=== Dataset section ===
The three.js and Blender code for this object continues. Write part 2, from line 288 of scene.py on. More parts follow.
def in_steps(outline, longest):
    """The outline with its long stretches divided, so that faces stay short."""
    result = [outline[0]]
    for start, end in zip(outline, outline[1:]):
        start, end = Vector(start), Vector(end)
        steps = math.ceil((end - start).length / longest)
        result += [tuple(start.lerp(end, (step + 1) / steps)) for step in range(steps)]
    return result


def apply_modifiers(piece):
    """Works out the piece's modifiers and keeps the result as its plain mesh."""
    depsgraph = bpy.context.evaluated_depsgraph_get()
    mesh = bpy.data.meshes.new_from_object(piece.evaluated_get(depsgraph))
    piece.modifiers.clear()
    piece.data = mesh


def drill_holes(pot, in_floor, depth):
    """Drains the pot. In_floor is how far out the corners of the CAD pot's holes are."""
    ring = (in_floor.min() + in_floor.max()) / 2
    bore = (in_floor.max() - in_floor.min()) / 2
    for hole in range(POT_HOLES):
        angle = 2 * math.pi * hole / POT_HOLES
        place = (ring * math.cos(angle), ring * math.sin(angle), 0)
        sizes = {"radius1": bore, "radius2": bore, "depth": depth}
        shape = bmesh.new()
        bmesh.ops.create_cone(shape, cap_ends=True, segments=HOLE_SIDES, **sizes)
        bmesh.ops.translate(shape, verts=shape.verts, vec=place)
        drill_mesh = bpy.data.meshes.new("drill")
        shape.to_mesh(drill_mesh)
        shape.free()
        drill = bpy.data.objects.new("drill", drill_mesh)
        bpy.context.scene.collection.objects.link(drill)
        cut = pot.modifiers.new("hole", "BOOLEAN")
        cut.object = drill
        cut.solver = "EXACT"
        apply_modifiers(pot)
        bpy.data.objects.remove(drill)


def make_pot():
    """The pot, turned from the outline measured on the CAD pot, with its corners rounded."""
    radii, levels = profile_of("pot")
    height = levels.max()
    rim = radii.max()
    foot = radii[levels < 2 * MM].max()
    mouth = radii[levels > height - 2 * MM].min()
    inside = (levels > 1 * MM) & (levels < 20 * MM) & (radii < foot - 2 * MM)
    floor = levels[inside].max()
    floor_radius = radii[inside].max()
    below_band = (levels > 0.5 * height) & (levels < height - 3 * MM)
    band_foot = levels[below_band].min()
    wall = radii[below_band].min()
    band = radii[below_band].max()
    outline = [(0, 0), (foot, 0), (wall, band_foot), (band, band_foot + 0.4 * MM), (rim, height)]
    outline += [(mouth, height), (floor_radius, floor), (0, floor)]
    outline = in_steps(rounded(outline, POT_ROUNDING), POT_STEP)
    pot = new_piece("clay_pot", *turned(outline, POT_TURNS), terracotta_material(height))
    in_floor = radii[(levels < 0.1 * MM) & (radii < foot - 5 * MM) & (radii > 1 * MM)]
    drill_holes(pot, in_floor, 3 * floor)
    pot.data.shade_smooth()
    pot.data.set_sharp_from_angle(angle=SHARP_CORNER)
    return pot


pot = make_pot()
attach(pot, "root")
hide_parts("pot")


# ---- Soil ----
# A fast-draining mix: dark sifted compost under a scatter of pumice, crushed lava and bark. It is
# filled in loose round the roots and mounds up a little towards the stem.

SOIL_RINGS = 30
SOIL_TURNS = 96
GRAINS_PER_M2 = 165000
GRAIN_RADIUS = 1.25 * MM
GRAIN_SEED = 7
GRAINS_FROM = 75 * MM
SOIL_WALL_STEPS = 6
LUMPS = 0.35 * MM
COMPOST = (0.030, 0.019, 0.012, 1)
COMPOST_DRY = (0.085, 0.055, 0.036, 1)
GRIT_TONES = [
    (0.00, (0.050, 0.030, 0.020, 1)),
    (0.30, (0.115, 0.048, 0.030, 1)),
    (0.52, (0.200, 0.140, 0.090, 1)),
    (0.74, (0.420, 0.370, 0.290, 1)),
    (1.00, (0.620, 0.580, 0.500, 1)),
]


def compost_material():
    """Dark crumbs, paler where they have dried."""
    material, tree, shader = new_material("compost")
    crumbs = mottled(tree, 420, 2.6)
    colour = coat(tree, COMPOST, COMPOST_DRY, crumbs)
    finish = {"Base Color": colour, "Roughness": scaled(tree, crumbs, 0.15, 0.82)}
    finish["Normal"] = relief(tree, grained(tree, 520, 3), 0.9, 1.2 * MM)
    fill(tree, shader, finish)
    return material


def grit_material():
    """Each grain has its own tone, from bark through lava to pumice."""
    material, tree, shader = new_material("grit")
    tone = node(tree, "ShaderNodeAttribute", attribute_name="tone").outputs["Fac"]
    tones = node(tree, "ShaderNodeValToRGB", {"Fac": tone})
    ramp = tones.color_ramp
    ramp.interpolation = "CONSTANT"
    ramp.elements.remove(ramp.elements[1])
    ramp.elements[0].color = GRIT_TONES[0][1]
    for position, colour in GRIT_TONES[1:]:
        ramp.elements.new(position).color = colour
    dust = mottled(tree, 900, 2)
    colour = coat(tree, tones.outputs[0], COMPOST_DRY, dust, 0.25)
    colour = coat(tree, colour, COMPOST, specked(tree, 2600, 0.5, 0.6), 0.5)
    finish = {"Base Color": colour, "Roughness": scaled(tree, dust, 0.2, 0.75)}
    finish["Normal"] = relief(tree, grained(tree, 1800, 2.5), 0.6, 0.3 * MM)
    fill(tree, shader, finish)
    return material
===
__Stated exercise__. Please return the data above exactly as given.

__Written response__.
The three.js and Blender code for this object continues. Write part 2, from line 288 of scene.py on. More parts follow.
def in_steps(outline, longest):
    """The outline with its long stretches divided, so that faces stay short."""
    result = [outline[0]]
    for start, end in zip(outline, outline[1:]):
        start, end = Vector(start), Vector(end)
        steps = math.ceil((end - start).length / longest)
        result += [tuple(start.lerp(end, (step + 1) / steps)) for step in range(steps)]
    return result


def apply_modifiers(piece):
    """Works out the piece's modifiers and keeps the result as its plain mesh."""
    depsgraph = bpy.context.evaluated_depsgraph_get()
    mesh = bpy.data.meshes.new_from_object(piece.evaluated_get(depsgraph))
    piece.modifiers.clear()
    piece.data = mesh


def drill_holes(pot, in_floor, depth):
    """Drains the pot. In_floor is how far out the corners of the CAD pot's holes are."""
    ring = (in_floor.min() + in_floor.max()) / 2
    bore = (in_floor.max() - in_floor.min()) / 2
    for hole in range(POT_HOLES):
        angle = 2 * math.pi * hole / POT_HOLES
        place = (ring * math.cos(angle), ring * math.sin(angle), 0)
        sizes = {"radius1": bore, "radius2": bore, "depth": depth}
        shape = bmesh.new()
        bmesh.ops.create_cone(shape, cap_ends=True, segments=HOLE_SIDES, **sizes)
        bmesh.ops.translate(shape, verts=shape.verts, vec=place)
        drill_mesh = bpy.data.meshes.new("drill")
        shape.to_mesh(drill_mesh)
        shape.free()
        drill = bpy.data.objects.new("drill", drill_mesh)
        bpy.context.scene.collection.objects.link(drill)
        cut = pot.modifiers.new("hole", "BOOLEAN")
        cut.object = drill
        cut.solver = "EXACT"
        apply_modifiers(pot)
        bpy.data.objects.remove(drill)


def make_pot():
    """The pot, turned from the outline measured on the CAD pot, with its corners rounded."""
    radii, levels = profile_of("pot")
    height = levels.max()
    rim = radii.max()
    foot = radii[levels < 2 * MM].max()
    mouth = radii[levels > height - 2 * MM].min()
    inside = (levels > 1 * MM) & (levels < 20 * MM) & (radii < foot - 2 * MM)
    floor = levels[inside].max()
    floor_radius = radii[inside].max()
    below_band = (levels > 0.5 * height) & (levels < height - 3 * MM)
    band_foot = levels[below_band].min()
    wall = radii[below_band].min()
    band = radii[below_band].max()
    outline = [(0, 0), (foot, 0), (wall, band_foot), (band, band_foot + 0.4 * MM), (rim, height)]
    outline += [(mouth, height), (floor_radius, floor), (0, floor)]
    outline = in_steps(rounded(outline, POT_ROUNDING), POT_STEP)
    pot = new_piece("clay_pot", *turned(outline, POT_TURNS), terracotta_material(height))
    in_floor = radii[(levels < 0.1 * MM) & (radii < foot - 5 * MM) & (radii > 1 * MM)]
    drill_holes(pot, in_floor, 3 * floor)
    pot.data.shade_smooth()
    pot.data.set_sharp_from_angle(angle=SHARP_CORNER)
    return pot


pot = make_pot()
attach(pot, "root")
hide_parts("pot")


# ---- Soil ----
# A fast-draining mix: dark sifted compost under a scatter of pumice, crushed lava and bark. It is
# filled in loose round the roots and mounds up a little towards the stem.

SOIL_RINGS = 30
SOIL_TURNS = 96
GRAINS_PER_M2 = 165000
GRAIN_RADIUS = 1.25 * MM
GRAIN_SEED = 7
GRAINS_FROM = 75 * MM
SOIL_WALL_STEPS = 6
LUMPS = 0.35 * MM
COMPOST = (0.030, 0.019, 0.012, 1)
COMPOST_DRY = (0.085, 0.055, 0.036, 1)
GRIT_TONES = [
    (0.00, (0.050, 0.030, 0.020, 1)),
    (0.30, (0.115, 0.048, 0.030, 1)),
    (0.52, (0.200, 0.140, 0.090, 1)),
    (0.74, (0.420, 0.370, 0.290, 1)),
    (1.00, (0.620, 0.580, 0.500, 1)),
]


def compost_material():
    """Dark crumbs, paler where they have dried."""
    material, tree, shader = new_material("compost")
    crumbs = mottled(tree, 420, 2.6)
    colour = coat(tree, COMPOST, COMPOST_DRY, crumbs)
    finish = {"Base Color": colour, "Roughness": scaled(tree, crumbs, 0.15, 0.82)}
    finish["Normal"] = relief(tree, grained(tree, 520, 3), 0.9, 1.2 * MM)
    fill(tree, shader, finish)
    return material


def grit_material():
    """Each grain has its own tone, from bark through lava to pumice."""
    material, tree, shader = new_material("grit")
    tone = node(tree, "ShaderNodeAttribute", attribute_name="tone").outputs["Fac"]
    tones = node(tree, "ShaderNodeValToRGB", {"Fac": tone})
    ramp = tones.color_ramp
    ramp.interpolation = "CONSTANT"
    ramp.elements.remove(ramp.elements[1])
    ramp.elements[0].color = GRIT_TONES[0][1]
    for position, colour in GRIT_TONES[1:]:
        ramp.elements.new(position).color = colour
    dust = mottled(tree, 900, 2)
    colour = coat(tree, tones.outputs[0], COMPOST_DRY, dust, 0.25)
    colour = coat(tree, colour, COMPOST, specked(tree, 2600, 0.5, 0.6), 0.5)
    finish = {"Base Color": colour, "Roughness": scaled(tree, dust, 0.2, 0.75)}
    finish["Normal"] = relief(tree, grained(tree, 1800, 2.5), 0.6, 0.3 * MM)
    fill(tree, shader, finish)
    return material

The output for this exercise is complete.